# St Barts Forums > Meetings in SBH (and elsewhere) >  >  June Crowd

## MartinS

Well,,,, (insert Jaws music her) ,,, its almost that time kiddies!

Maybe a good time to see who is on the island in June. I'm sort of booked for June 1 to 15th. To say, I have air travel booked but no villa. Something about last years villa gathering, nobody wants my business, something about hostages and guns !

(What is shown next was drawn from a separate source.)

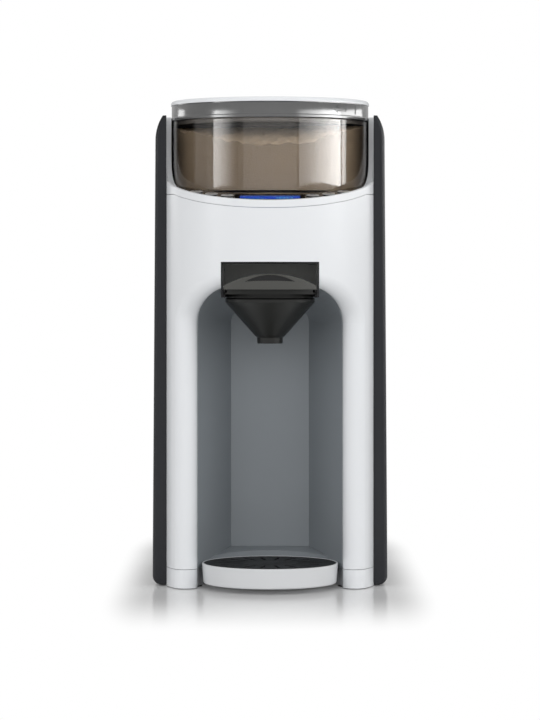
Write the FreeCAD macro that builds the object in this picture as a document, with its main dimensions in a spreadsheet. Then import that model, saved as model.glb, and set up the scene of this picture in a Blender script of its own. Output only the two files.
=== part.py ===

Chime in if you plan to be around and I'll get working on a villa and a gathering date... and, you can PM if you"re scared,

----------


## PIRATE40

Martin, we will be there May 30-June 13......

----------


## didier

sure, looks like I will be on the island.

----------


## amyhorrocks

We are arriving on the 12th!! :-)

----------


## NorCalCpl

June 12th to the 22nd.

----------


## rc3175

We will be there from the 4-13

----------


## TPunch42

We are there from the 10th to the 23rd!!  Counting down the days!

----------


## txgirl

Hey Martin,
LC and I arrive on 5/28 and depart on 6/6. Can't wait to see you!

----------


## rhood

We will not be arriving until 6/25.......anyone going to be there that late in the month??

----------


## elgreaux

Rosemond will be there. I get back 6-13....

----------


## llyon

Clyde and I will be there 6/19-7/5.

----------


## TPunch42

Hoping we can all get together for some fun... at this point I am not feeling happy about being a Junie with so many of my fav restos closed.  Hoping the company will make up for the lack of restaurant joy.

----------


## Flyfish

I guess my ignorance is bliss.  Some of the closings sounded like great choices, however I don't know what we would have been missing!  If ya'll see a super shaggy 9 year old boy on the loose with his dad two steps behind... that is us!!!  June 8-22

----------


## TPunch42

I need to remind myself that I wouldn't know any better if this was my first visit either.  It will be fun to discover some new places just need to wrap my head around it. ;D

----------


## davesmom

I missed a good few of the lauded restos that people have written about, so whatever you miss gives you a good reason to come back!

----------


## DavidB

Greetings... again :),

My wife Bonnie and I will be back for our fourth visit from June 3 to June 16 (or possibly the 23).  Is this "crowd" get together "close" or are you accepting new participants.  We're hopefully on the cusp of going from tourist to part time resident.

David
 (46 hours and counting)

----------